Afterwards, we see that the price moves in consolidation near the range high region for a while. It quickly leaves the consolidation movement and tests the range low region again, and the trace it leaves behind before leaving the range, re-tests that small supply region where the big hands fill the limit orders, and fills the remaining limit orders, and look at the reaction it gives quickly. It goes all the way to the target. Here you need to look for supply and demand within the range or edge that will give any trade entry. As you can see, Fibonacci also tests the mid range between 78.6 and 61.8, so the trade entry is verified in 3 different ways here.
Example 7
But sometimes you should not overlook other things when looking for a range. You can also capture very large trades with a very simple trend line. As you can see, the price is consolidating before breaking the trend and yes, this is the supply area before the decline.
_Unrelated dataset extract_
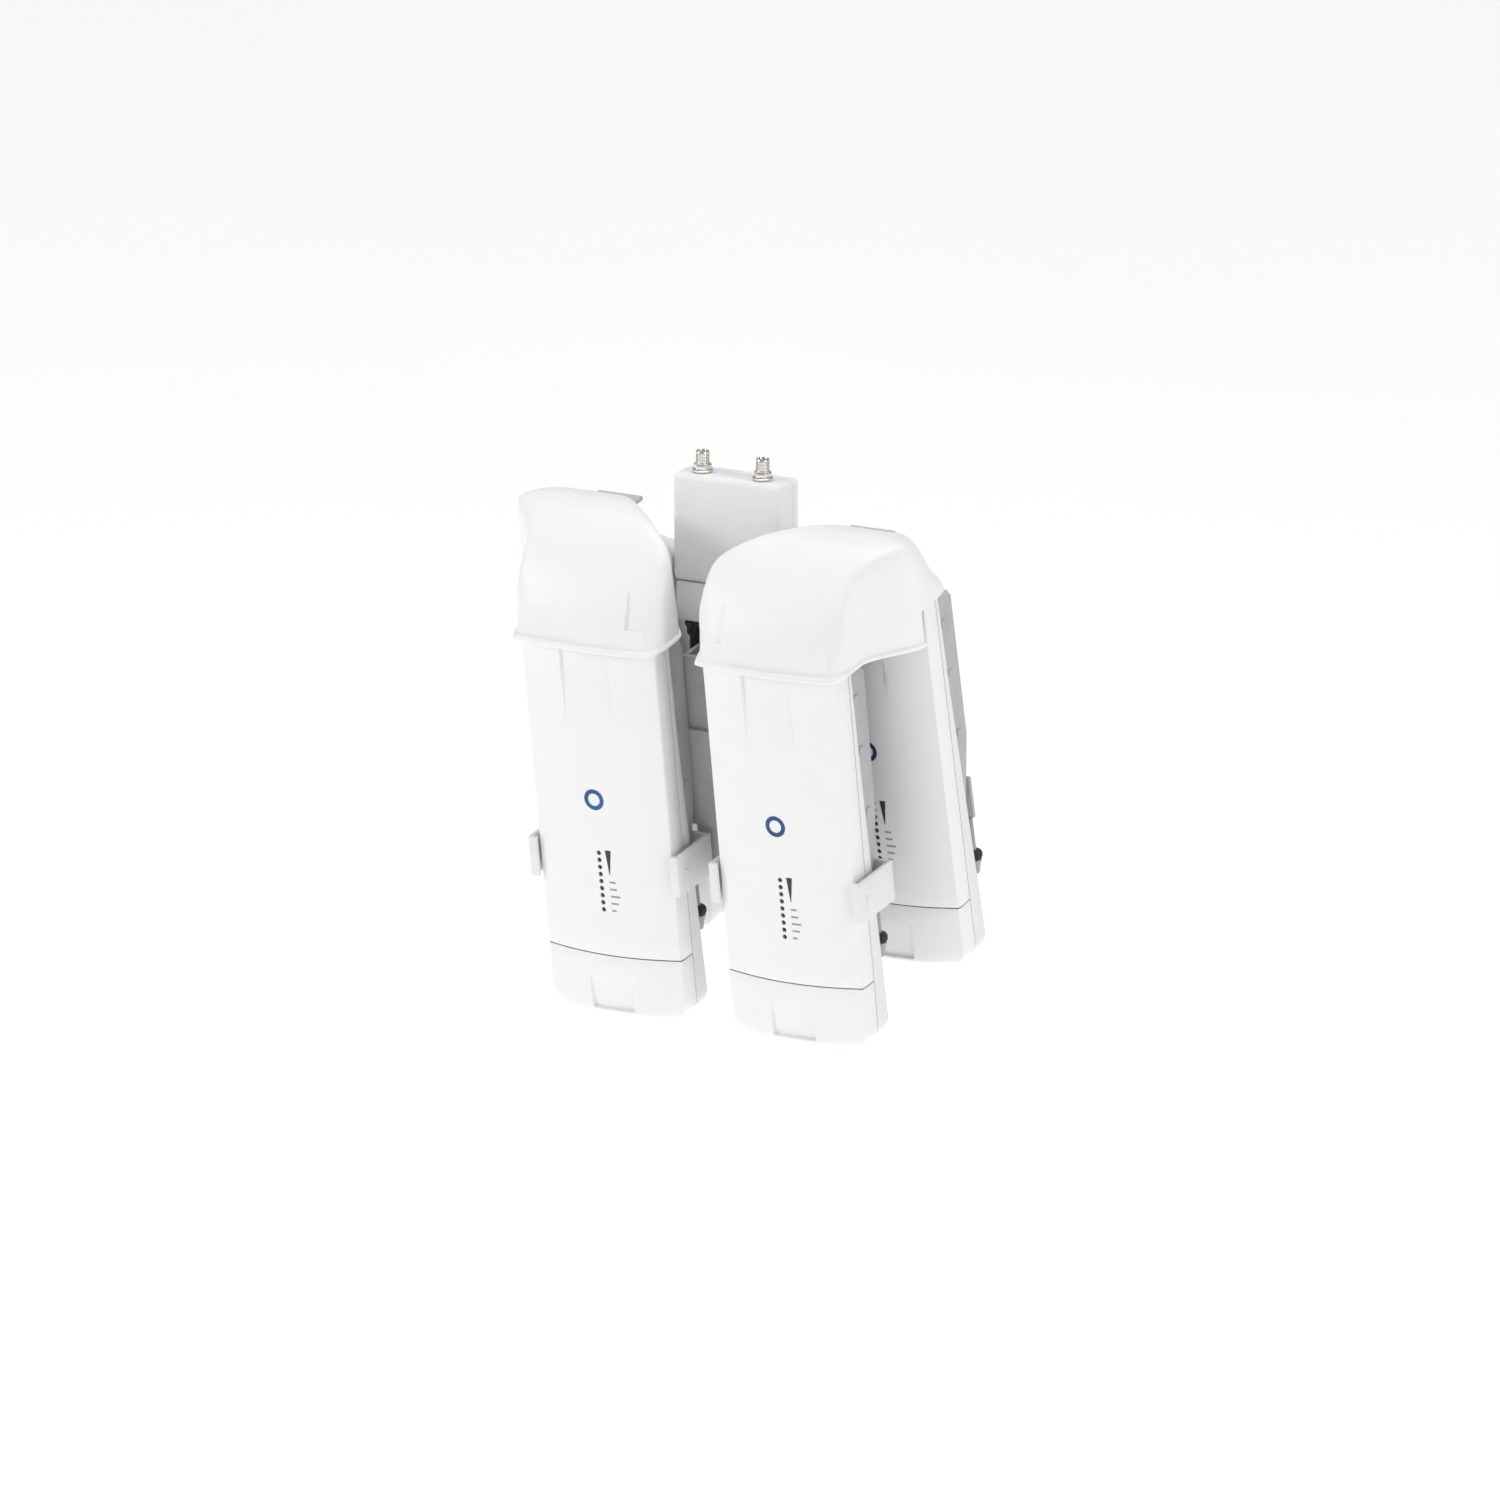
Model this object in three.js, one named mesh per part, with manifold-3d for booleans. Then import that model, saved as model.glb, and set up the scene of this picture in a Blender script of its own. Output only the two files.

Afterwards, see how Ema50 remains above the entire rise, but the trend changes with its breakout and bearish retest. And all this happened after taking swing high liquidity. So, if you wait throughout the whole trend for the trend to break now or then, you will waste time. The trend breaks after getting the desired liquidity.
Example 8
Example 9
In this example, there is a target you have not seen before. ‘’poor highs’’ so what does this mean? I generally like to define swing highs as places where the price reacts hard and has a hard reversal. But sometimes, in the region where the price returns, close to each other descending hills occur and these are something that will literally make the price go up for the liquidity pool. As you can see, as the price approaches the low highs, it accelerates and moves towards higher targets. Poor highs are always a very good target and the price usually does not advance without clearing these highs. The same goes for poor lows. Here, after the price reaches the demand zone, it makes a range movement and first of all, range high liquidity is purchased. Afterwards, range low liquidity is taken and after retesting to the range low level, I can say that it is a good entry. There is no specific demand zone here, so you must find different trade entry triggers. As is the case here, if the price quickly moves away from here and returns again after I buy range high and range low liquidity, for me this is a retest and a good entry for the short. Fibonacci also supports this. Then watch the price move towards the poor high target.
I think this will be enough examples for this article. Thank you if you read this far. Now, to reinforce what you have learned, you will need to scan the daily and 4h charts of individual altcoins, mark the swing high low and demand/supply zones and examine their price reversals.